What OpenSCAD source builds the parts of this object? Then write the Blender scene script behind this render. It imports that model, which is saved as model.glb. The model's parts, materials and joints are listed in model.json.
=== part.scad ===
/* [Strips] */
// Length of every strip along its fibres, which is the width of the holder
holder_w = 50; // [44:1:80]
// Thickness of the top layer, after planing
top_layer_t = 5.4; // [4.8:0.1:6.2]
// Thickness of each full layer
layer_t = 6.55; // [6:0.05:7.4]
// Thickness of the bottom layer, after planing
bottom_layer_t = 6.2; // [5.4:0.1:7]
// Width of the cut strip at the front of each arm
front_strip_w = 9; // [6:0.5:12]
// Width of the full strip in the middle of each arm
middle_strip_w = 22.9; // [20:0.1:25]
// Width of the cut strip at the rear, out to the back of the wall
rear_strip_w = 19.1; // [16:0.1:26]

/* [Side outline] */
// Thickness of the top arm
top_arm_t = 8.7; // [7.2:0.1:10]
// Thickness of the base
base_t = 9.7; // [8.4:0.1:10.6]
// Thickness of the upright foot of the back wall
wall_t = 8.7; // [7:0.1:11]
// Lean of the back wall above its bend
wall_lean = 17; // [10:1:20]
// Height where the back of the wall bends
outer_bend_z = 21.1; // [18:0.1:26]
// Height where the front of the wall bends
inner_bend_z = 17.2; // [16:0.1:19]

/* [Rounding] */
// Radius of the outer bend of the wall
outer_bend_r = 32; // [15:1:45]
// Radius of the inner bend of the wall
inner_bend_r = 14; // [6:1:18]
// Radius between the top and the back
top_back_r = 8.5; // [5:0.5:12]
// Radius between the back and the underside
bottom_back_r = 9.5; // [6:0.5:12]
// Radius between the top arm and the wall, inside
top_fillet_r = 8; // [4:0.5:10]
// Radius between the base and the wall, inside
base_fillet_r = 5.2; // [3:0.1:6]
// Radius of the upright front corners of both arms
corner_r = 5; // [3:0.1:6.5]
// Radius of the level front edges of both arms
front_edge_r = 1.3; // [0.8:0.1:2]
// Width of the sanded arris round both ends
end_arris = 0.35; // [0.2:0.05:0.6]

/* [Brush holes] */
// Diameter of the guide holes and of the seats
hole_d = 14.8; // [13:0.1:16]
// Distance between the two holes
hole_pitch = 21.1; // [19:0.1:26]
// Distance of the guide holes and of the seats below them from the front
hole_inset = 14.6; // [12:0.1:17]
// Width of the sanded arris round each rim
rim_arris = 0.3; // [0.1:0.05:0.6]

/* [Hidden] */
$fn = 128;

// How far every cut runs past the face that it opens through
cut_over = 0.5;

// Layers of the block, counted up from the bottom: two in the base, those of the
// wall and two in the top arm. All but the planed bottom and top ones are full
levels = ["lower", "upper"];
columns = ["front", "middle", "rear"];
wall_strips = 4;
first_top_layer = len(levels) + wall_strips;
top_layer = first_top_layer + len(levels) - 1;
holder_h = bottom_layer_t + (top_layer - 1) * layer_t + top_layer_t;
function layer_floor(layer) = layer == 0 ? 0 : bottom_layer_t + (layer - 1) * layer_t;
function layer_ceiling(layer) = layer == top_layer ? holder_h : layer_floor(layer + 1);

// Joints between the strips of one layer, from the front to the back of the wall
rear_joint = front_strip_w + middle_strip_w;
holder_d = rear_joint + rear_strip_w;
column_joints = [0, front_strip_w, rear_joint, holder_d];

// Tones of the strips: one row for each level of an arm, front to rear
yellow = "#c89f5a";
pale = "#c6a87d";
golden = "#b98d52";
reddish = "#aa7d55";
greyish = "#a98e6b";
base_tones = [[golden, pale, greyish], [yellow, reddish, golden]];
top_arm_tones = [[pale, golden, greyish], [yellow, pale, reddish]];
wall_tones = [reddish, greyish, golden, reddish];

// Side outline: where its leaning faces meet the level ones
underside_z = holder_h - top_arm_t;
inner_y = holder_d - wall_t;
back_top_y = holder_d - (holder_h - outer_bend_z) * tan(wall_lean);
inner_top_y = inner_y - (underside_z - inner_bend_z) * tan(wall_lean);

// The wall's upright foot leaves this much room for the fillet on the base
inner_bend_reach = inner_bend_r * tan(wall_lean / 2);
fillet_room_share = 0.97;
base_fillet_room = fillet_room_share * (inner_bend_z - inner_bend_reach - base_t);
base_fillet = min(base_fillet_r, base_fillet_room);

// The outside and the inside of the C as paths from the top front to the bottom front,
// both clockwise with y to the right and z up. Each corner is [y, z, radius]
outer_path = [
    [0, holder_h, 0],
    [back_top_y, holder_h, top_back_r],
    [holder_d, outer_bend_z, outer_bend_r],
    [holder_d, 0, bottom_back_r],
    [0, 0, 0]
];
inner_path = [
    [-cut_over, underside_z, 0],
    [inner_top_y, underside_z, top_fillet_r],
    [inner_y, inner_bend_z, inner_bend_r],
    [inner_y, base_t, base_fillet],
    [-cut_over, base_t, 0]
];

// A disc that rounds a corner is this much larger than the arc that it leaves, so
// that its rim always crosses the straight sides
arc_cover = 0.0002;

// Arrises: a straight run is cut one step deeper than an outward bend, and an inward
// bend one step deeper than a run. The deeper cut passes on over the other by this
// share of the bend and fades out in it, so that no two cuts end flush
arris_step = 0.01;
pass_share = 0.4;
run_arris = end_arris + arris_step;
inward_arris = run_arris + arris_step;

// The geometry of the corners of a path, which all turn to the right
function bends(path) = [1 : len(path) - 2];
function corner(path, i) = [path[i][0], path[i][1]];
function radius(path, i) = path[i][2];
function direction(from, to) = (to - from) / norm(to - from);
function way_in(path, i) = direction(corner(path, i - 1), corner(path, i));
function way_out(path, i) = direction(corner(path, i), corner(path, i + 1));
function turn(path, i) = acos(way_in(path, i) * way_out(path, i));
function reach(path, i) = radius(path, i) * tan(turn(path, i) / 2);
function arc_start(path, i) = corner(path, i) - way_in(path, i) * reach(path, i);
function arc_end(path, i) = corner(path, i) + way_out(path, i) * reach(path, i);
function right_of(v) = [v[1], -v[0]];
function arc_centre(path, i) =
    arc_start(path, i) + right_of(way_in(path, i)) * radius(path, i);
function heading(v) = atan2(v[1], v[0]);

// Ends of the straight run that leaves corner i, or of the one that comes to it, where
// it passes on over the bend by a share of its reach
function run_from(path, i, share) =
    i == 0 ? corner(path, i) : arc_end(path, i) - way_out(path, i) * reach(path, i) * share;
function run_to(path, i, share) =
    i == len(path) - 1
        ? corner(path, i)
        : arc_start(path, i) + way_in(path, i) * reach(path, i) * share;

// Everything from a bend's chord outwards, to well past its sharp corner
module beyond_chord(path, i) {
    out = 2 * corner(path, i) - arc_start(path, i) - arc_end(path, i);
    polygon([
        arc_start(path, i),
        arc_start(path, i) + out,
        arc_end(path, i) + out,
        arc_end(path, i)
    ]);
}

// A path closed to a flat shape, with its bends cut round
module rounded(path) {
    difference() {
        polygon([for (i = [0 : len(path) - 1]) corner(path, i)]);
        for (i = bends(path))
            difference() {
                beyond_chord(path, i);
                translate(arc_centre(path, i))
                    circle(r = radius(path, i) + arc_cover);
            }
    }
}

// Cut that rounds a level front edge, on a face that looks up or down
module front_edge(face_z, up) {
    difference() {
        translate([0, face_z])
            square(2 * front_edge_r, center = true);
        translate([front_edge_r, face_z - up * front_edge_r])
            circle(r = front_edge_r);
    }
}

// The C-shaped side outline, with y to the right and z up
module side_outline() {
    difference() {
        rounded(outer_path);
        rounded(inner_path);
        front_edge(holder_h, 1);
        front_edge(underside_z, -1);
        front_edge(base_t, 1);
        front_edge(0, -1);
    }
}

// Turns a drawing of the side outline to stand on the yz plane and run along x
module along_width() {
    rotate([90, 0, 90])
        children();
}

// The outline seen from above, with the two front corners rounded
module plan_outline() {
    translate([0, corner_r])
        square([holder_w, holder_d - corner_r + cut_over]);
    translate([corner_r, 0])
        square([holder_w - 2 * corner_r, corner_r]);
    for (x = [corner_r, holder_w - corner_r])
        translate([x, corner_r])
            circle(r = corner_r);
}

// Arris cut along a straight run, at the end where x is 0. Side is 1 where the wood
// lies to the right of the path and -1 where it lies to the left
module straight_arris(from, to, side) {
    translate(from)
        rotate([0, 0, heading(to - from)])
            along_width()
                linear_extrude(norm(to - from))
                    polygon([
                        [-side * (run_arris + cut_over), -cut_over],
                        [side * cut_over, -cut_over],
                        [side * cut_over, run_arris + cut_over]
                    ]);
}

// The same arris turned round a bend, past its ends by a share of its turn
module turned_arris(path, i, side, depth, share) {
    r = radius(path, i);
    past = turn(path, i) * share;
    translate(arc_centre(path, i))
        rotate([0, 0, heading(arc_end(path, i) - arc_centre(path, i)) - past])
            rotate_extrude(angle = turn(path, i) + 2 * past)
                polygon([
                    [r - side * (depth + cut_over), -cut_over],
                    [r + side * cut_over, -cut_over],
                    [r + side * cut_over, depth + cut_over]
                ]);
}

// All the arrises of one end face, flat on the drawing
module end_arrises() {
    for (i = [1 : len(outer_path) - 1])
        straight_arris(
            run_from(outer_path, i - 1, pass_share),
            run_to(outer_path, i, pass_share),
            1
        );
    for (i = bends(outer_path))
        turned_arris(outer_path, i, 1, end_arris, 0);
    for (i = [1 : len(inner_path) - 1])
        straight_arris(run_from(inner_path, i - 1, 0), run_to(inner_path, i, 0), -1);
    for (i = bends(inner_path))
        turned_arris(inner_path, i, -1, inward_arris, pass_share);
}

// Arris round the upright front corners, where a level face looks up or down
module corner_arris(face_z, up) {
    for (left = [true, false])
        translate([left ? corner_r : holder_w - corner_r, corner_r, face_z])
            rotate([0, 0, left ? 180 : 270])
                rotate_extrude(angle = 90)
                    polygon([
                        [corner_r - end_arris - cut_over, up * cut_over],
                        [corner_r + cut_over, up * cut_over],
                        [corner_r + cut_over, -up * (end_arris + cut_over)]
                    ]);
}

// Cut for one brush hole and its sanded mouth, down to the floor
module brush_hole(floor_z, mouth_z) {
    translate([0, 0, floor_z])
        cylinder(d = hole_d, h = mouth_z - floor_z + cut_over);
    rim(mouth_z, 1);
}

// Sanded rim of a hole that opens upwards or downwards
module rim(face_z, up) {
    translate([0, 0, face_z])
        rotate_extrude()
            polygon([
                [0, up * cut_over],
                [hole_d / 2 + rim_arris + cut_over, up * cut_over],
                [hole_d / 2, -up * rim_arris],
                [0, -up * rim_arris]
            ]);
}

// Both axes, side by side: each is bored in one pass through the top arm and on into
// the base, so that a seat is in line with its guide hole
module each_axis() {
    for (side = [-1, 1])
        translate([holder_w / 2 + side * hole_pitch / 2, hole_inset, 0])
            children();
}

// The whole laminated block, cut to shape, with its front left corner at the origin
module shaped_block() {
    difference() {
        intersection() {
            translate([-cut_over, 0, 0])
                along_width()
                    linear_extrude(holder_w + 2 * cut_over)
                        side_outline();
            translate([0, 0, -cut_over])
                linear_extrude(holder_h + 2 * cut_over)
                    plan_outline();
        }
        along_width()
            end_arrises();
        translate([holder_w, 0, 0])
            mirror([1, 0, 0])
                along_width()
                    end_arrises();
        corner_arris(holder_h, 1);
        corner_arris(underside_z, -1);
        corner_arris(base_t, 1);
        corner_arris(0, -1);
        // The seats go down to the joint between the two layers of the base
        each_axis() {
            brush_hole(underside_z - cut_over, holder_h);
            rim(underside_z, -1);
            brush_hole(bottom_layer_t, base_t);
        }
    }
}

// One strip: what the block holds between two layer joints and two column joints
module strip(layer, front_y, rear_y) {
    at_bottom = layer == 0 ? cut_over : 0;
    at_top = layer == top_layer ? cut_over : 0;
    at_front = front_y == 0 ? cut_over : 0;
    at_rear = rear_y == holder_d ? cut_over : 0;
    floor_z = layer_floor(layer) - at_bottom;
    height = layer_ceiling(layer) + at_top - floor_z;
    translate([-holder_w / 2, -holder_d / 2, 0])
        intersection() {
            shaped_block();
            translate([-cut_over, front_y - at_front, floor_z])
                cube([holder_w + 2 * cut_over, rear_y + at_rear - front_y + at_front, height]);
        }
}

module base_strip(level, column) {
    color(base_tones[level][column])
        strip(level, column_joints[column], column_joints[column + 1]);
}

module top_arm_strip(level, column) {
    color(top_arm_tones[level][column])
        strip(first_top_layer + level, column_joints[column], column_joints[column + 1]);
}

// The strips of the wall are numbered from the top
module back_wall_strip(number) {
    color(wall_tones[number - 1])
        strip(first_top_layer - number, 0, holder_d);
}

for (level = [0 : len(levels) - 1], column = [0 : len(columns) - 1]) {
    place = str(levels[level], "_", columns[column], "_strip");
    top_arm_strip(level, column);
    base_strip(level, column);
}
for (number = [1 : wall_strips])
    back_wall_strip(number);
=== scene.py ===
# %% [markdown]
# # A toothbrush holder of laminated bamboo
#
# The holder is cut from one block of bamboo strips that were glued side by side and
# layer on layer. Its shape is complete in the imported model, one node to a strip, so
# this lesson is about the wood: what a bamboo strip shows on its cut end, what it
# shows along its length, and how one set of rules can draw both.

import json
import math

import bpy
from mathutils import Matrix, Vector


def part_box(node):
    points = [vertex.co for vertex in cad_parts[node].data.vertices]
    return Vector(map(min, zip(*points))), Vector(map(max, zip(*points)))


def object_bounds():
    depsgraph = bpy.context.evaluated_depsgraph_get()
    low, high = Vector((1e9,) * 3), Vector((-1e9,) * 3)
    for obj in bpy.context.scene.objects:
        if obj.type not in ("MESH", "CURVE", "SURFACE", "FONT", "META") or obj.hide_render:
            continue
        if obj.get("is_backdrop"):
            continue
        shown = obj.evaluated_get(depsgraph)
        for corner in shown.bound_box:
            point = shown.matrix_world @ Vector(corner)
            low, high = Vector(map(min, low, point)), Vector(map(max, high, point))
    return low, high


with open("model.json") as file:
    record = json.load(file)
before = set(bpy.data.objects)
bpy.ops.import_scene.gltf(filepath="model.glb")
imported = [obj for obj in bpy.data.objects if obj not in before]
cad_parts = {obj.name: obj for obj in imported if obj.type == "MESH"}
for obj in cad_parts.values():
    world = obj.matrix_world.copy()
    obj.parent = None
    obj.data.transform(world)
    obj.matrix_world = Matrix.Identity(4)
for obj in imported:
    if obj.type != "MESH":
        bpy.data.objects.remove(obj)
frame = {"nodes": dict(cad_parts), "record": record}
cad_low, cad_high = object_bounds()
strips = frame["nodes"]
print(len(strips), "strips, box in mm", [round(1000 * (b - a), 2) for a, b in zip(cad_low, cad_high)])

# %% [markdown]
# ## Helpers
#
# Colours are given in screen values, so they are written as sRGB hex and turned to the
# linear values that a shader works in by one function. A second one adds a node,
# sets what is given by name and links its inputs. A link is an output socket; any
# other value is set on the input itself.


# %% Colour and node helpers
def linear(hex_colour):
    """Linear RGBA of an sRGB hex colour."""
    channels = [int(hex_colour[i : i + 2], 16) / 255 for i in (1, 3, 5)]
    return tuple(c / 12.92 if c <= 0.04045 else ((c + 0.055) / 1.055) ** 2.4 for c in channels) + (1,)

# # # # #

Work to complete: Begin with the line containing "module top_arm_strip(level, column)", end with the line containing "before = set(bpy.data.objects)", and repeat every line in that stretch exactly.

Answer for this exercise:
module top_arm_strip(level, column) {
    color(top_arm_tones[level][column])
        strip(first_top_layer + level, column_joints[column], column_joints[column + 1]);
}

// The strips of the wall are numbered from the top
module back_wall_strip(number) {
    color(wall_tones[number - 1])
        strip(first_top_layer - number, 0, holder_d);
}

for (level = [0 : len(levels) - 1], column = [0 : len(columns) - 1]) {
    place = str(levels[level], "_", columns[column], "_strip");
    top_arm_strip(level, column);
    base_strip(level, column);
}
for (number = [1 : wall_strips])
    back_wall_strip(number);
=== scene.py ===
# %% [markdown]
# # A toothbrush holder of laminated bamboo
#
# The holder is cut from one block of bamboo strips that were glued side by side and
# layer on layer. Its shape is complete in the imported model, one node to a strip, so
# this lesson is about the wood: what a bamboo strip shows on its cut end, what it
# shows along its length, and how one set of rules can draw both.

import json
import math

import bpy
from mathutils import Matrix, Vector


def part_box(node):
    points = [vertex.co for vertex in cad_parts[node].data.vertices]
    return Vector(map(min, zip(*points))), Vector(map(max, zip(*points)))


def object_bounds():
    depsgraph = bpy.context.evaluated_depsgraph_get()
    low, high = Vector((1e9,) * 3), Vector((-1e9,) * 3)
    for obj in bpy.context.scene.objects:
        if obj.type not in ("MESH", "CURVE", "SURFACE", "FONT", "META") or obj.hide_render:
            continue
        if obj.get("is_backdrop"):
            continue
        shown = obj.evaluated_get(depsgraph)
        for corner in shown.bound_box:
            point = shown.matrix_world @ Vector(corner)
            low, high = Vector(map(min, low, point)), Vector(map(max, high, point))
    return low, high


with open("model.json") as file:
    record = json.load(file)
before = set(bpy.data.objects)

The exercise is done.